Ces jeunes gens ne veulent pas d'un avenir qui sera celui de leurs pères, c'est-à-dire le nôtre, un avenir qui a prouvé que nous étions des hommes lâches, épuisés, fatigués, avachis par une obéissance totale et complètement victimes d'un système clos, qui se referme sur le travailleur dès le moment où il a l'âge de travailler. [...] La violence est la seule chose qui reste, quel que soit le régime, aux étudiants qui ne sont pas encore rentrés dans le système que leur ont fait leurs pères et qui ne veulent pas y entrer. [...] Dans nos pays occidentaux avachis, la seule force de contestation de gauche est constituée par les étudiants et bientôt, je l'espère, par la jeunesse entière. Cette force de contestation est violente car, au fond, la gauche est violente et elle ne peut être autrement puisqu'on lui fait violence. (Interview donnée le dimanche 12 mai 1968 à Radio-Luxembourg, reproduite dans Michel Contat et Michel Rybalka, Les Écrits de Sartre, Paris, Gallimard, 1980, pp. 463-464)

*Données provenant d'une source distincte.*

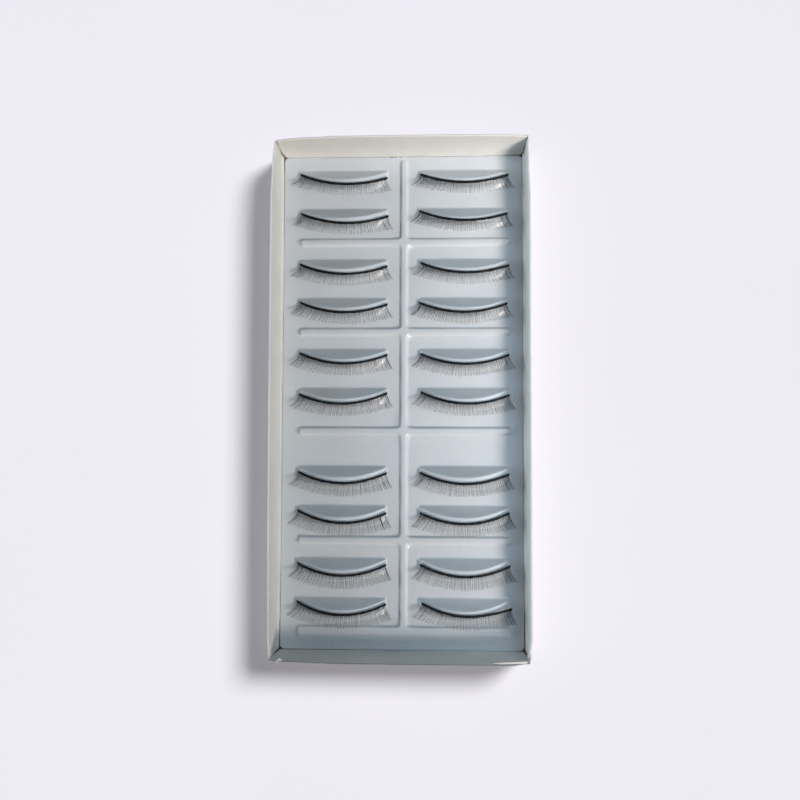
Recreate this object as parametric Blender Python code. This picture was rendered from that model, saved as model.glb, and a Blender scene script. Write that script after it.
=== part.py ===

Reprenant les fondements de la lecture qu'il avait élaborée à propos de la jeunesse révolutionnaire cubaine, Sartre cherche à identifier « l'idée neuve » de Mai 68. Il met en avant deux attributs qui singularisent cette génération émergente : la capacité d'« auto-contestation », garantie d'une société en révolution permanente, et l'imagination, faculté créatrice que Sartre place désormais au cœur de la dynamique révolutionnaire.

Toutefois, ces deux traits ne doivent pas laisser penser que Sartre réduit les événements de Mai à une contestation infantile et « bon enfant » : le processus révolutionnaire ne peut s'accomplir que dans la violence, qui est selon lui une « contre-violence » dès lors qu'elle répond à une violence première, en l'occurrence l'oppression de la société gaullienne (qui se traduit concrètement dans la répression physique exercée par les forces de l'ordre à l'encontre des étudiants contestataires).